◆ Goal:
Determine how many lines include the string "joints". Output that number only.

◆ Supplied information:
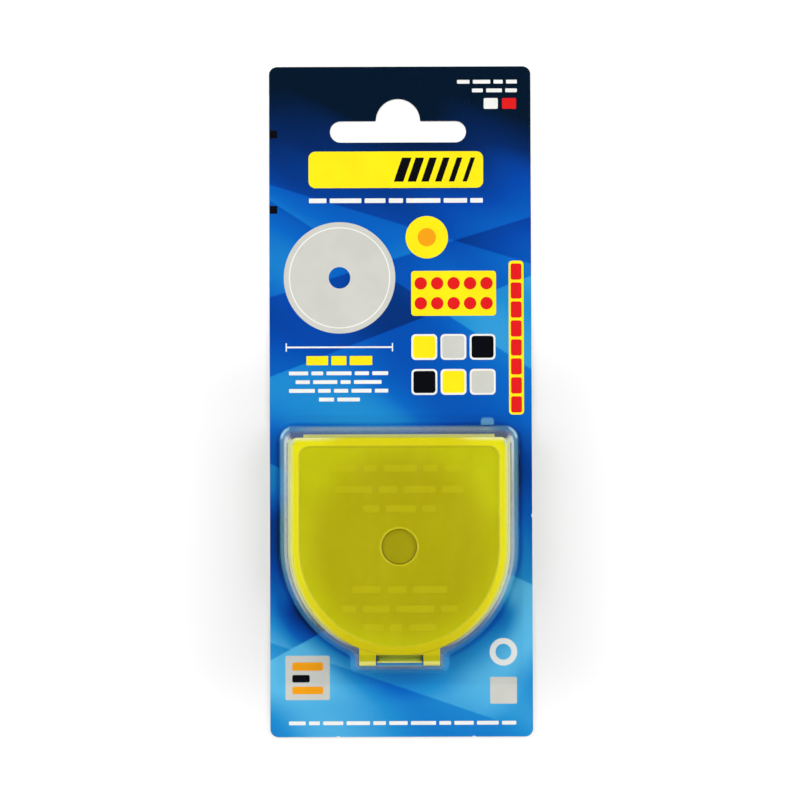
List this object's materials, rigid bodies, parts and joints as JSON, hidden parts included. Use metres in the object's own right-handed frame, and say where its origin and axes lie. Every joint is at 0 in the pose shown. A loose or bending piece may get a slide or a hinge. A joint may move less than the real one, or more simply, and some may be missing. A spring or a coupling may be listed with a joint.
{
  "type": "carded blister pack of rotary cutter blades",
  "caption": "Hang card with a clear moulded blister that holds a shut, hinged plastic case of round cutting blades.",
  "frame": {"origin": "middle of the card's plain back face, which the pack lies on", "axes": "+X across the card, to the right seen from the front; +Y along the card, towards the hang hole; +Z out of the printed face"},
  "size_m": [0.063, 0.161, 0.0083],
  "materials": {
    "printed_card": "gloss varnish over print on the front, bare board on the back",
    "clear_film": "clear thermoformed sheet",
    "yellow_plastic": "satin, translucent",
    "blade_steel": "ground, oiled"
  },
  "bodies": {
    "root": {"backing_card": "printed_card", "blister": "clear_film", "blade_case": "yellow_plastic", "blade_01": "blade_steel", "blade_02": "blade_steel", "blade_03": "blade_steel", "blade_04": "blade_steel", "blade_05": "blade_steel", "blade_06": "blade_steel", "blade_07": "blade_steel", "blade_08": "blade_steel", "blade_09": "blade_steel", "blade_10": "blade_steel"}
  },
  "joints": []
}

◆ Written response:
2